According to The New York Post, the newest trend in dating is called “benching.” Being that I haven’t personally experienced benching since I’m on a self-imposed dating hiatus, let’s review the definition provided by the article:
“Benching is when someone will text you enough to stay on your radar, but they don’t actually make concrete plans to see you again. Basically, they’re not that into you, but aren’t so not into you that they want to ditch you entirely. Benching happens between people who’ve been on one or two dates, with the rest of their non-relationship playing out via text.”
Ah, ok, I think I get it. Benching happens when someone is kind of cool, but not worthy of actually making additional plans with. So you keep them on the hook via random texts, just in case.
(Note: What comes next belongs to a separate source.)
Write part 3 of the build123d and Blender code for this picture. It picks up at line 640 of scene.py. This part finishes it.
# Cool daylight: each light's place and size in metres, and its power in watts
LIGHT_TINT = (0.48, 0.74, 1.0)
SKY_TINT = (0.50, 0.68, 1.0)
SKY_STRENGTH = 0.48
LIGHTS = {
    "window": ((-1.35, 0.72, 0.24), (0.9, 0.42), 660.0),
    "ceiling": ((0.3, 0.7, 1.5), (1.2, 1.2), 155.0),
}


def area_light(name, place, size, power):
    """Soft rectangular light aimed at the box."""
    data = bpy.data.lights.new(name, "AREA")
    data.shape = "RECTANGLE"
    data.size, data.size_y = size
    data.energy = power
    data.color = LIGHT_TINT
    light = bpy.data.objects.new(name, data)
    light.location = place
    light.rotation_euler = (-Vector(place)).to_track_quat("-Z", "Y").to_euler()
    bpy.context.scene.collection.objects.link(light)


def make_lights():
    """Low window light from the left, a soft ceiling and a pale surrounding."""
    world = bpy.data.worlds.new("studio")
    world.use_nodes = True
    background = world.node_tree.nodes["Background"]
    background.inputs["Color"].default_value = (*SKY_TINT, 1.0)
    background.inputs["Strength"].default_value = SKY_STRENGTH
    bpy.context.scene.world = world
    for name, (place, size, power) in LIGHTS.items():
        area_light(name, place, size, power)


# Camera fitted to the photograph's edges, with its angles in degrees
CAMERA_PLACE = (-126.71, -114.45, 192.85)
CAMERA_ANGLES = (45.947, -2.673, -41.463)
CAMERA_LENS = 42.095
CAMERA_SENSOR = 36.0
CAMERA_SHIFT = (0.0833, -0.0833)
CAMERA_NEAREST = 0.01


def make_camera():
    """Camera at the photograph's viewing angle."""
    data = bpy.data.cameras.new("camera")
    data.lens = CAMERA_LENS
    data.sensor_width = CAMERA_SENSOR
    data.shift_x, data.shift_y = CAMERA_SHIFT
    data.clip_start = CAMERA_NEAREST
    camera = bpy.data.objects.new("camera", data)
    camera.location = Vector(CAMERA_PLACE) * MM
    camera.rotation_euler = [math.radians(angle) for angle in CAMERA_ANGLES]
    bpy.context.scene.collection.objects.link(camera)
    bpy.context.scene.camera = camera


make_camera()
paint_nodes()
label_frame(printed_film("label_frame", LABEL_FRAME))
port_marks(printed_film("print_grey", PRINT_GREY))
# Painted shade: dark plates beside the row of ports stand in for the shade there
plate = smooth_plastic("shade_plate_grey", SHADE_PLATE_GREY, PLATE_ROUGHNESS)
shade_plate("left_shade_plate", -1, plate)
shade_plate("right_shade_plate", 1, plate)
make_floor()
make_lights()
The bencher is “really busy” so you blame the lack of plans on schedules as opposed to lack of interest, meaning that you can’t get pissed at the douche who can’t carve out an hour of his/her life for a drink. Got it.
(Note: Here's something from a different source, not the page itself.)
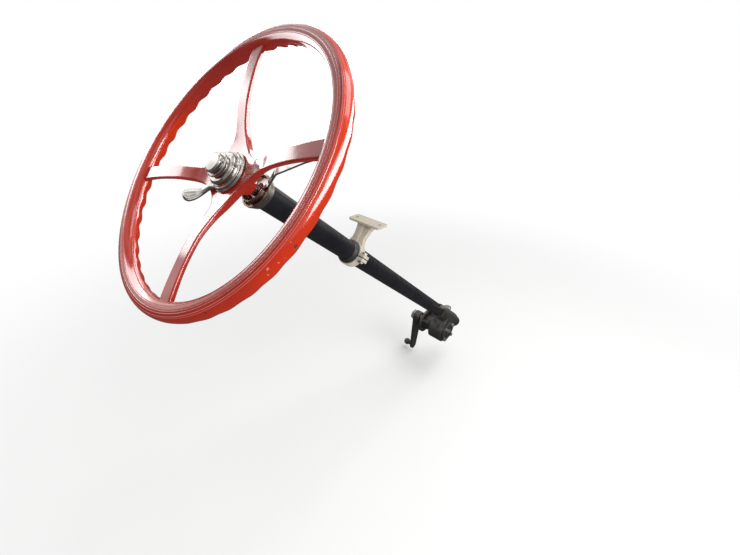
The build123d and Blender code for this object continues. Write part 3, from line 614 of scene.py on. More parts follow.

Holy shit, people are devious. Like, who sits around and consciously does this? Honestly, I think I’d rather be ghosted then benched. At least if someone just disappears, the hope of any possible relationship disappears along with them. Of course, the “nice” thing to do instead of ghosting or benching would be to simply tell someone you aren’t interested, but then again, nice guys finish last, right?.
[via The New York Post]
This sounds like it’s along the lines of the whole “FOMO” thing that our generation has. “Yeah this person is cool enough, but what if there’s someone better?”
People suck.
Benching would be an upgrade over current situation. PGP
Shit, this is definitely happening to me right now…. Damn you Laquepha
Easy solution to benching; call them out on their shit. You may not get the answer you want, but it’s better than being strung along.
The dinosaur is right. I was getting benched, called the young lady out on it and within 36 hours was in her bed…then got benched again, called her out again and am now on Bumble…
Benching seems like a new phrase for coward- if you don’t like someone enough to see them, seems a waste to bother texting.
My ex had a fully loaded bench ready to by the time I got out.
I can’t even get people to bench me.
This makes me feel better about being ghosted. Still shitty, but not as shitty as being dangled along
Just a lead-up to ghosting.
Stringing someone along has been a thing forever. It’s just a little bit easier now because texting is really easy. Refuse to play the bench, guys. Remember, quitters never lose.